STATED EXERCISE | Copy out each line in the material below that has the word "from".
***
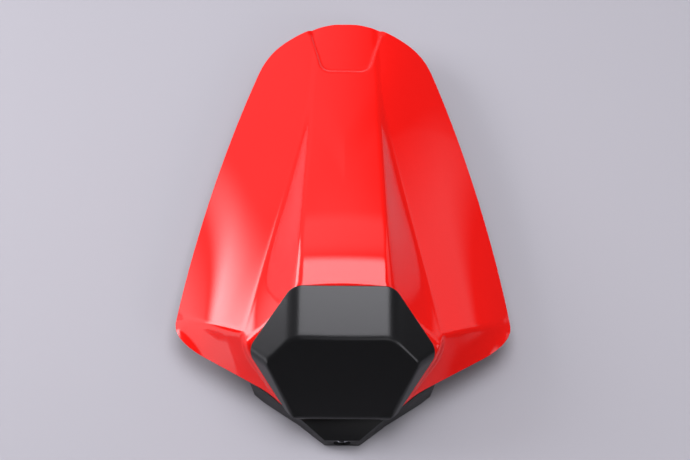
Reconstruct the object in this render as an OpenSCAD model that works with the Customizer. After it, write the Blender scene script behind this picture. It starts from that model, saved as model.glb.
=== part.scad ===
// Seat cowl for a motorbike, in millimetres.
// X runs across, Y runs to the tail, Z is up, and the cowl stands on its bumpers at z = 0.
// The painted shell is one height field over its plan outline: each face of it is a
// function of x and y, and soft minimum and maximum functions join the faces with fillets.

/* [Plan of the shell] */
// Overall length from the tongue's lip to the tail
cowl_length = 349; // [300:1:420]
// Width across the two front corners, before they are rounded
cowl_width = 262; // [222:1:312]
// Width across the two tail corners, before they are rounded
tail_width = 140; // [118:0.5:167]
// Width of the straight edge under the pad
chin_width = 72; // [66:1:86]
// Width where the front edges turn into the chin
cheek_width = 110.6; // [96:0.1:126]
// How far the tongue stands out in front of the chin
tongue_reach = 14; // [11:0.5:17]
// Distance of the front corners behind the chin
corner_in = 61.5; // [52:0.5:73]
// Distance of the cheeks behind the chin
cheek_in = 17; // [14:0.5:20]
// Distance of the tail corners in front of the tail
tail_corner_in = 42; // [36:1:50]
// Nose radius of the tail's curve
tail_nose_r = 70; // [59:1:83]
// How far the tail's curve is cut off straight
tail_cut = 0.5; // [0.4:0.1:0.6]
// How far the long sides bow outwards
side_bow = 5.5; // [4.6:0.1:6.6]

/* [Heights of the shell] */
// Height of the level crown
crown_z = 93; // [80:1:110]
// Distance of the crown's rear end behind the chin
crown_in = 119; // [100:1:140]
// Radius of the back across its width, behind the valleys
back_r = 160; // [134:1:195]
// Radius of the level crown across its width
crown_r = 400; // [330:1:480]
// Height of the rim at the tail
tail_rim_z = 31; // [26:1:36]
// Height of the rim at the tail corners
side_rim_back_z = 29; // [26:1:32]
// Height of the rim at the front corners
side_rim_front_z = 25; // [22:1:28]
// Height of the rim at the chin's ends
chin_rim_z = 21.6; // [20:0.1:24]
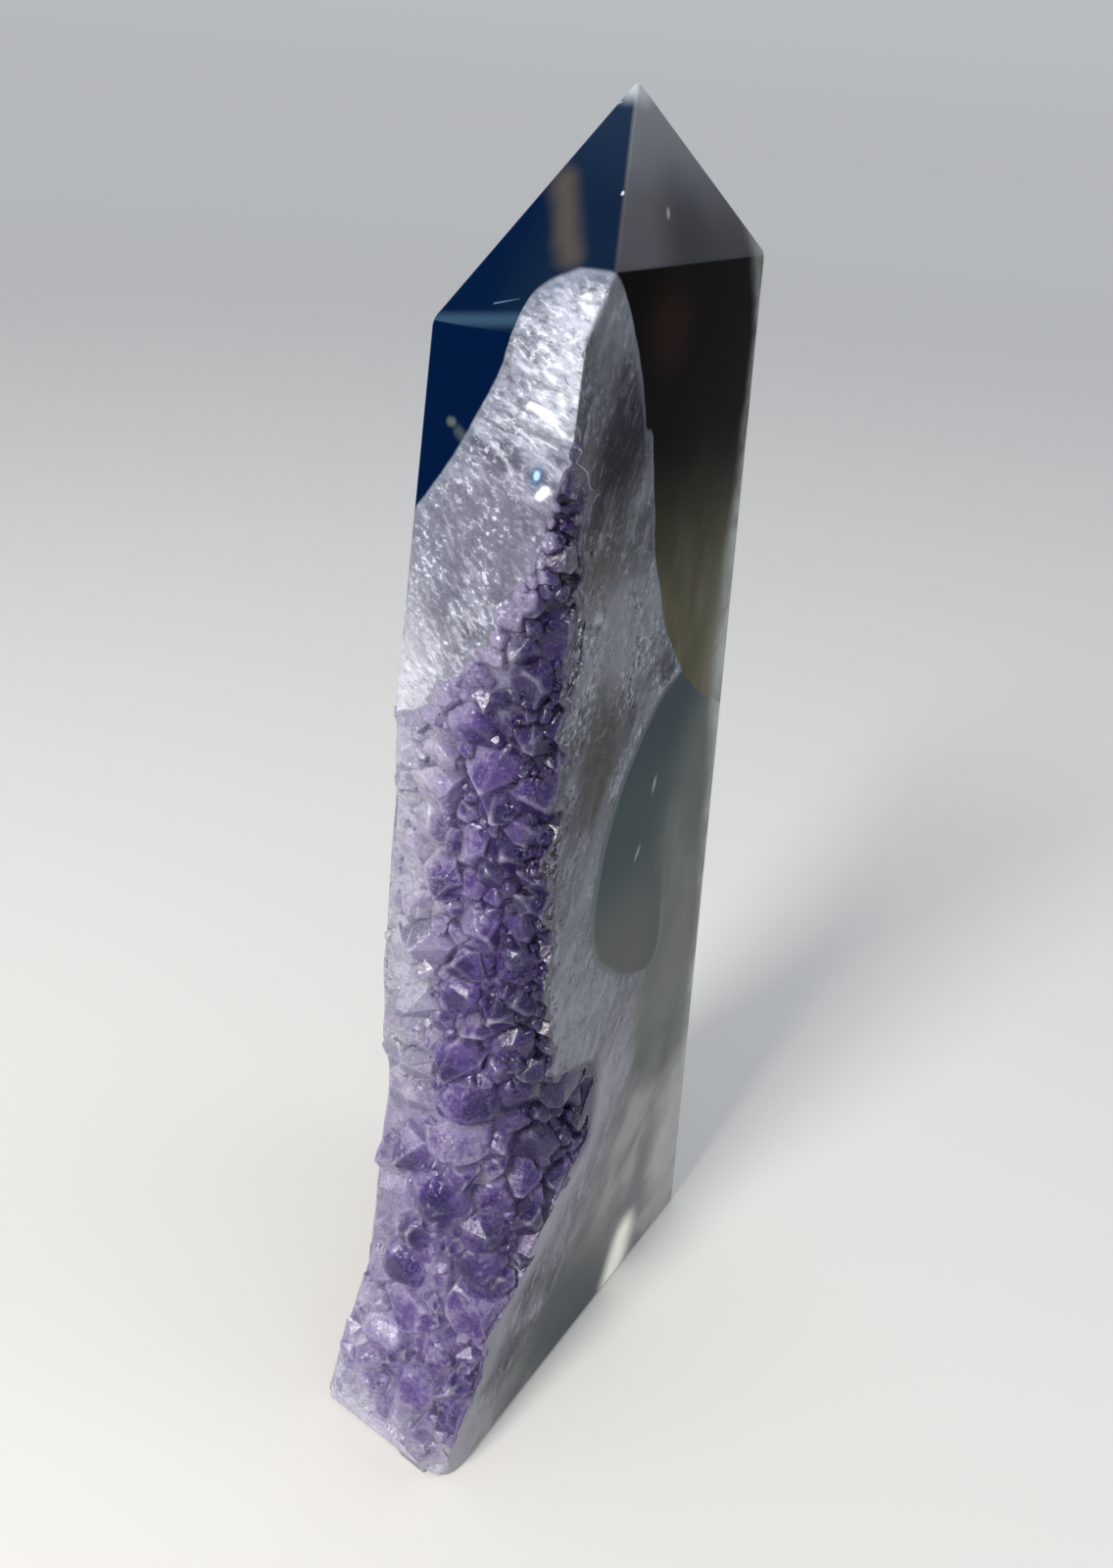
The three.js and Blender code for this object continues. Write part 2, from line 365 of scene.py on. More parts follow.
***
TASK SOLUTION |
Reconstruct the object in this render as an OpenSCAD model that works with the Customizer. After it, write the Blender scene script behind this picture. It starts from that model, saved as model.glb.
// Overall length from the tongue's lip to the tail
The three.js and Blender code for this object continues. Write part 2, from line 365 of scene.py on. More parts follow.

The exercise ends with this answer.